Don’t Walk Behind Courts With a Game Active

When playing on public courts it is sometimes necessary to walk past a number of other courts to reach the court that you will be playing on. When walking to your court, it is good etiquette to stop and wait for a pause in any active game before walking behind a court. Walking behind a court can be an unwelcome distraction for anyone currently playing, and can be seen as impolite.

Conversely, if you are playing, and you see someone waiting to walk past your court, it is polite to let them cross before you start the next point.

Give the Benefit of the Doubt for Line Calls

There is a saying in tennis that says "When in doubt, call it in". This should also be applied to pickleball games. If you are not sure if a ball was in or out, give the benefit of the doubt and call it in. Remember that if the ball lands on the line itself, it is considered in. In recreational games, the point can always be replayed if necessary, so try to assume that the ball was in unless you are 100% that it was not.

Don’t Force Players to Stack

Stacking (when doubles players strictly stay on their designated side of the court for the entire game) should not be forced upon your playing partner. Always assume that you will be playing a regular game of pickleball unless stacking has been agreed to by both players.
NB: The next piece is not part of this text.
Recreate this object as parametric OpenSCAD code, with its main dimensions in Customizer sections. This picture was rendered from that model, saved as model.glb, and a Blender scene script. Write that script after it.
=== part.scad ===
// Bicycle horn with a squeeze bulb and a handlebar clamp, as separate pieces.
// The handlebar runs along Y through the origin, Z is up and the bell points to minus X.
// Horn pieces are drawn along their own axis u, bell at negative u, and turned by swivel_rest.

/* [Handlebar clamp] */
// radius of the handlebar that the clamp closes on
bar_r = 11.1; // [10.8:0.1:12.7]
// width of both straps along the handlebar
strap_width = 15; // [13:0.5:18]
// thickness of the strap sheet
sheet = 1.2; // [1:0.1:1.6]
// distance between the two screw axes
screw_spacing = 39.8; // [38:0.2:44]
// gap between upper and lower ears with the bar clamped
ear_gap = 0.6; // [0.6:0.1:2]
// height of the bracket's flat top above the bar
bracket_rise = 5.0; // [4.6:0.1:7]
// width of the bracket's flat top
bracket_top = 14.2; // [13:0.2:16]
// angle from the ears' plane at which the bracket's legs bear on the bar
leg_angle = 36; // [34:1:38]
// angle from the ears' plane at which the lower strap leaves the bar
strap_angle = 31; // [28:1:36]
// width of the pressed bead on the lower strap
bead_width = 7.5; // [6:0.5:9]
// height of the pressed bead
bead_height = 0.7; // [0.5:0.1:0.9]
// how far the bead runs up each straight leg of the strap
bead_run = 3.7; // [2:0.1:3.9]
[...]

Some players get great enjoyment from playing on both sides of the court so will not have as much fun if forced to stack. It can also be quite confusing for beginners and can cause confusion with serving positions and keeping score, so it is not fair to make them play in this way without their approval.

Always Bring a Ball

Never assume that other players will bring a ball with them. Always bring your own ball, as it is better to arrive with a large selection of balls to choose from than have to borrow a ball from someone else.

Don’t Give Unsolicited Advice

We have probably all been in situations before when we notice that somebody is doing something wrong, or that they could improve their game if they listen to your advice. However, although you may have the best intentions, it can be very annoying to receive advice when they have not asked for it, especially if they are a complete stranger.
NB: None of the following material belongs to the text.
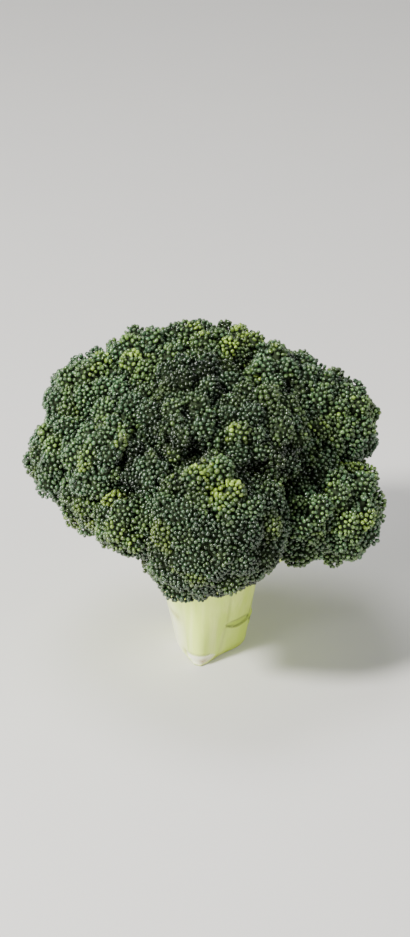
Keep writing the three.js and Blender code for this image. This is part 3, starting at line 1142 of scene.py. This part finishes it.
@dataclass
class Stalk:
    """The stem with its branches: the solid's form, rounded and given its skin. Millimetres."""

    voxel: float = 0.85
    rounds: int = 14
    crisp_below: tuple[float, float] = (1.0, 5.0)
    middle: tuple[float, float] = (0.0, 2.0)
    scars: tuple[LeafScar, ...] = (
        LeafScar(-37, 17.0, 17, 4.2, -6, 0.55),
        LeafScar(3, 14.0, 9, 6.5, 0, 0.5),
        LeafScar(-104, 3.2, 13, 5.0, 0, 0.45, bare=True),
        LeafScar(100, 9, 16, 4.0, -5, 0.6, dark=0.4),
        LeafScar(165, 24, 13, 3.6, 6, 0.6, dark=0.4),
    )
    grooves: tuple[Groove, ...] = (
        Groove((-11, 24), (-14, 16), 0.9, 0.4, 0.6),
        Groove((-62, 34), (-61, 21), 0.8, 0.25, 0.25),
        Groove((-66, 16), (-72, 5), 1.1, -0.3, 0.25),
        Groove((-128, 30), (-118, 8), 1.2, -0.25, 0.12),
        Groove((60, 30), (52, 4), 1.2, 0.3, 0.25),
        Groove((135, 26), (140, 3), 1.2, 0.3, 0.2),
        Groove((-165, 28), (-160, 6), 1.1, 0.25, 0.2),
    )
    smudges: tuple[Smudge, ...] = (
        Smudge(-150, 22, 7, 3.5, olive=0.8),
        Smudge(-136, 21, 4, 5, olive=0.7),
        Smudge(-97, 2.8, 4.5, 2.6, brown=0.95),
        Smudge(-126, 3.4, 5, 2.6, olive=0.9),
        Smudge(-78, 1.4, 6, 2.2, olive=0.8),
        Smudge(-30, 2.0, 9, 2.6, olive=0.4),
        Smudge(75, 18, 6, 5, olive=0.4),
        Smudge(120, 7, 4, 2, brown=0.5),
    )

    def rounded(self) -> bpy.types.Mesh:
        """The solid with even small faces and soft joints, and the cut kept crisp and flat."""
        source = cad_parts["stalk"]
        rough = bpy.data.objects.new("rough_stalk", source.data.copy())
        bpy.context.scene.collection.objects.link(rough)
        remesh = rough.modifiers.new("even", "REMESH")
        remesh.mode = "VOXEL"
        remesh.voxel_size = self.voxel * MM
        graph = bpy.context.evaluated_depsgraph_get()
        mesh = bpy.data.meshes.new_from_object(rough.evaluated_get(graph))
        bpy.data.objects.remove(rough)
        mesh.name = "stalk_skin"
        count = len(mesh.vertices)
        points = np.empty(count * 3, np.float32)
        mesh.vertices.foreach_get("co", points)
        points = points.reshape(-1, 3).astype(float) / MM
        edges = np.empty(len(mesh.edges) * 2, np.int32)
        mesh.edges.foreach_get("vertices", edges)
        points = self.smoothed(points, edges.reshape(-1, 2))
        self.points = points
        mesh.vertices.foreach_set("co", (self.marked() * MM).astype(np.float32).ravel())
        return mesh

    def smoothed(self, points: Array, edges: Array) -> Array:
        """Evens out the surface, less so near the cut.

        Args:
            points: The mesh's points.
            edges: Pairs of point numbers.

        Returns:
            The points, moved.
        """
        count = len(points)
        ends = np.concatenate([edges, edges[:, ::-1]])
        degree = np.bincount(ends[:, 0], minlength=count)
        share = 0.6 * smoothstep(points[:, 2], *self.crisp_below)[:, None]
        for _ in range(self.rounds):
            mean = np.stack(
                [np.bincount(ends[:, 0], points[ends[:, 1], k], count) for k in range(3)], axis=1
            )
            points = points + share * (mean / degree[:, None] - points)
        points[:, 2] = np.where(points[:, 2] < 0.4 * self.voxel, 0.0, points[:, 2])
        return points

    def stem_places(self) -> tuple[Array, Array, Array]:
        """Each point's side of the stem in degrees, height, and distance from the stem's axis."""
        spoke = self.points[:, :2] - np.array(self.middle)
        turn = np.degrees(np.arctan2(spoke[:, 1], spoke[:, 0]))
        return turn, self.points[:, 2], np.linalg.norm(spoke, axis=1)

    def scar_place(self, scar: LeafScar) -> tuple[Array, Array]:
        """Where each point lies on a scar.

        Args:
            scar: The leaf scar.

        Returns:
            How far along it, from -1 to 1, and how far up it, from -1 to 1 at its edges.
        """
        turn, height, away = self.stem_places()
        aside = np.radians((turn - scar.turn + 180) % 360 - 180) * away
        up = height - scar.height
        tilt = math.radians(scar.tilt)
        along = (aside * math.cos(tilt) + up * math.sin(tilt)) / (scar.width / 2)
        across = (up * math.cos(tilt) - aside * math.sin(tilt)) / (scar.tall / 2)
        lens = np.sqrt(np.maximum(1 - along**2, 0.02))
        outside = np.maximum(np.abs(along) - 1, 0) * 4
        return along, np.sign(across) * (np.abs(across) / lens + outside)

    def groove_line(self, groove: Groove) -> Array:
        """How near each point is to a groove, from 0 to 1 in its middle."""
        turn, height, away = self.stem_places()
        share = (groove.top[1] - height) / (groove.top[1] - groove.foot[1])
        middle = groove.top[0] + (groove.foot[0] - groove.top[0]) * np.clip(share, 0, 1)
        aside = np.radians((turn - middle + 180) % 360 - 180) * away
        beyond = np.maximum(np.abs(share - 0.5) - 0.5, 0) * (groove.top[1] - groove.foot[1])
        return np.exp(-((aside / groove.width) ** 2) - (beyond / 1.5) ** 2)

    def smudge_share(self, smudge: Smudge) -> Array:
        """How much of a smudge lies on each point, from 0 to 1 in its middle."""
        turn, height, away = self.stem_places()
        aside = np.radians((turn - smudge.turn + 180) % 360 - 180) * away
        spread = (aside / (smudge.width / 2)) ** 2 + ((height - smudge.height) / (smudge.tall / 2)) ** 2
        return np.exp(-spread)

    def marked(self) -> Array:
        """The points with the leaf scars and grooves pressed in, and low ribs along the stem."""
        turn, height, away = self.stem_places()
        stem = 1 - smoothstep(height, 30, 44)
        inward = np.zeros(len(self.points))
        for scar in self.scars:
            _, across = self.scar_place(scar)
            bed = 1 - smoothstep(np.abs(across), 0.55, 1.0)
            lip = np.exp(-(((across + 1.25) / 0.35) ** 2))
            inward += scar.depth * (bed - 0.7 * lip)
        for groove in self.grooves:
            inward += groove.depth * self.groove_line(groove)
        angle = np.radians(turn)
        ribs = 0.18 * np.cos(5 * angle + 1) + 0.12 * np.cos(11 * angle + 2.4)
        out = (ribs - inward) * smoothstep(height, 0.5, 2.5) * stem
        spoke = self.points[:, :2] - np.array(self.middle)
        moved = self.points.copy()
        moved[:, :2] += spoke / np.maximum(away, 1)[:, None] * out[:, None]
        return moved

    def tones(self) -> tuple[Array, Array]:
        """Values for the finish at each point.

        Returns:
            Rows of how pale, how green and how creased the skin is, the paleness being a painted
            highlight down the stalk's left side and the bare scars' own pale beds, and rows of how
            much it is the cut face, how brown and how olive.
        """
        turn, height, _ = self.stem_places()
        # painted highlight: a pale band down the stalk's left side, where the light falls
        painted_highlight = np.exp(-((((turn + 155 + 180) % 360 - 180) / 27) ** 2))
        pale = 0.8 * painted_highlight * (1 - smoothstep(height, 14, 36))
        right = np.cos(np.radians(turn + 20))
        green = 0.6 * smoothstep(right, 0.45, 1.0) * (1 - smoothstep(height, 14, 34))
        green += 0.5 * (1 - smoothstep(height, 0.6, 3.0)) * smoothstep(right, 0.1, 0.8)
        crease = np.zeros(len(turn))
        brown = np.zeros(len(turn))
        olive = np.zeros(len(turn))
        for scar in self.scars:
            along, across = self.scar_place(scar)
            inside = np.abs(along) < 1.05
            bed = 1 - smoothstep(np.abs(across), 0.7, 1.0)
            if scar.bare:
                pale += 0.8 * bed + 0.9 * np.exp(-(((across - 1.0) / 0.22) ** 2)) * inside
                crease += 0.5 * np.exp(-(((across - 1.4) / 0.2) ** 2)) * inside
            else:
                green += 0.5 * bed
                lower = 0.9 * np.exp(-(((across + 0.75) / 0.28) ** 2)) * inside
                upper = 0.75 * min(scar.width / self.scars[0].width, 1.0) ** 2
                upper = upper * np.exp(-(((across - 0.9) / 0.24) ** 2)) * inside
                crease += scar.dark * (0.12 * bed + lower + upper)
        for groove in self.grooves:
            crease += groove.dark * self.groove_line(groove)
        for smudge in self.smudges:
            share = self.smudge_share(smudge)
            brown += smudge.brown * share
            olive += smudge.olive * share
        cut = (height < 0.05).astype(float)
        _, _, away = self.stem_places()
        brown += 0.35 * np.exp(-(((away - 13.0) / 1.2) ** 2)) * cut
        tone = np.stack([np.clip(pale, 0, 1), np.clip(green, 0, 0.9), np.clip(crease, 0, 0.9)], axis=1)
        return tone, np.stack([cut * 0.8, np.clip(brown, 0, 1), np.clip(olive, 0, 1)], axis=1)

    def build(self) -> bpy.types.Object:
        """Makes the piece and puts it in the place of its solid."""
        mesh = self.rounded()
        tone, marks = self.tones()
        add_values(mesh, "stalk_tone_and_highlight", tone)
        add_values(mesh, "stalk_marks", marks)
        mesh.materials.clear()
        mesh.materials.append(StalkFinish().make())
        mesh.shade_smooth()
        return put_in_place(mesh, "stalk")


@dataclass(frozen=True)
class Lamp:
    """A soft round lamp: where it is, its width and its power."""

    name: str
    at: Point
    width: float
    power: float
    colour: Point = (1.0, 1.0, 1.0)

    def build(self, target: Point) -> None:
        """Makes the lamp and turns it to the target."""
        data = bpy.data.lights.new(self.name, "AREA")
        data.shape = "DISK"
        data.size = self.width
        data.energy = self.power
        data.color = self.colour
        lamp = bpy.data.objects.new(self.name, data)
        lamp.location = self.at
        way = Vector(target) - Vector(self.at)
        lamp.rotation_euler = way.to_track_quat("-Z", "Y").to_euler()
        bpy.context.scene.collection.objects.link(lamp)


@dataclass
class Studio:
    """A plain pale floor and soft light, mostly from the upper left."""

    floor_width: float = 6.0
    floor_colour: Colour = (0.72, 0.71, 0.69, 1)
    sky: Colour = (0.96, 0.98, 1.0, 1)
    sky_strength: float = 0.18
    target: Point = (0.0, 0.0, 0.08)
    lamps: tuple[Lamp, ...] = (
        Lamp("key", (-0.85, -0.6, 1.1), 0.24, 41.0, (1.0, 0.98, 0.93)),
        Lamp("top", (-0.25, 0.3, 1.3), 0.6, 10.0),
        Lamp("side", (1.1, -0.5, 0.7), 0.8, 8.0),
        Lamp("low", (-1.1, -0.8, 0.2), 0.5, 14.0),
    )

    def build(self) -> None:
        """Makes the floor, the lamps and the sky."""
        half = self.floor_width / 2
        mesh = bpy.data.meshes.new("floor")
        mesh.from_pydata(
            [(-half, -half, 0), (half, -half, 0), (half, half, 0), (-half, half, 0)],
            [],
            [(0, 1, 2, 3)],
        )
        paper = Finish("floor_paper")
        grain = paper.noise(paper.place(), 40, 3)
        darker = tuple(0.97 * value for value in self.floor_colour[:3]) + (1,)
        paper.set(Base_Color=paper.mix(grain, darker, self.floor_colour), Roughness=0.85)
        mesh.materials.append(paper.material)
        floor = bpy.data.objects.new("floor", mesh)
        bpy.context.scene.collection.objects.link(floor)
        for lamp in self.lamps:
            lamp.build(self.target)
        world = bpy.data.worlds.new("sky")
        world.use_nodes = True
        sky = world.node_tree.nodes["Background"]
        sky.inputs["Color"].default_value = self.sky
        sky.inputs["Strength"].default_value = self.sky_strength
        bpy.context.scene.world = world


@dataclass(frozen=True)
class PhotoCamera:
    """The camera of the photograph: above the head's front, looking 30 degrees down."""

    target: Point = (-0.0018, 0.0, 0.092)
    down: float = 30.0
    away: float = 1.3
    lens_mm: float = 112.5
    sensor_mm: float = 36.0

    def build(self) -> None:
        """Makes the camera and hands it to the scene."""
        data = bpy.data.cameras.new("photo_camera")
        data.lens = self.lens_mm
        data.sensor_width = self.sensor_mm
        data.clip_start = 0.05
        angle = math.radians(self.down)
        back = Vector((0, -math.cos(angle), math.sin(angle)))
        camera = bpy.data.objects.new("photo_camera", data)
        camera.location = Vector(self.target) + back * self.away
        camera.rotation_euler = (-back).to_track_quat("-Z", "Y").to_euler()
        bpy.context.scene.collection.objects.link(camera)
        bpy.context.scene.camera = camera


def main() -> None:
    """Builds the camera, the head and the studio."""
    logging.basicConfig(level=logging.INFO, format="%(message)s")
    PhotoCamera().build()
    Stalk().build()
    Crown().build()
    Studio().build()


if __name__ == "__main__":
    main()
That is not to say that we should never offer any tips, but we should try to pass on any advice in the most polite way possible. It is recommended to wait until the end of the game and to always ask for permission before giving any feedback.

Don’t Lob Restricted Players

This tip does not apply to a tournament scenario, but in a recreational game, it is seen as disrespectful to continually lob the ball over players who are not very mobile. It may be very easy to win points by lobbing the ball over senior players, but it is certainly not fun for them and will result in a cheap point for you. In addition to being bad etiquette, it can also be a safety concern. Forcing restricted players to run back when it is not advisable for them can result in serious injury.

Stop Play When a Ball Comes Onto Your Court

If a stray ball rolls onto your court, it is good etiquette to stop play and return the ball to the court which it came from. Try to throw the ball directly to the player that lost it and avoid randomly throwing the ball in the general direction from which it came.

Don’t Keep the Ball Away From the Better Player

When playing double games, it is common for playing partners to have different skill levels. If you are playing a recreational game and the opponents have one player that is clearly better than the other, then do not play the ball to the weaker player for the entire game in an attempt to win. A recreational game should be fun for all players on the court so it is unfair to keep the ball away from anyone just because they are a better player than you.

It can sometimes be beneficial to test your skills against a better player, but if you find yourself avoiding them, it may be advisable to search for games against a more equal level of opponent.

There Is No “Right” Way to Play Pickleball

Some pickleball players can be very protective over what they consider to be the right way of playing the game. Usually, these players have embraced the soft game, and are resentful of players coming from a tennis background and continually driving the ball. However, there really is no right or wrong way of playing pickleball. As long as you play within the rules of the game, you are permitted to use whatever strategy is working for you.

As you gain more experience you will probably learn that the soft game has many strengths, but until then, don't let anybody tell you that you are playing the game wrong.

Meet at the Net After the Game

A game should always be concluded at the net with the pickleball equivalent of a handshake. Players will make contact with their paddles, almost like a high-five. It is customary to do this even if you are angry about losing the game. If you do not meet at the net it is considered very disrespectful.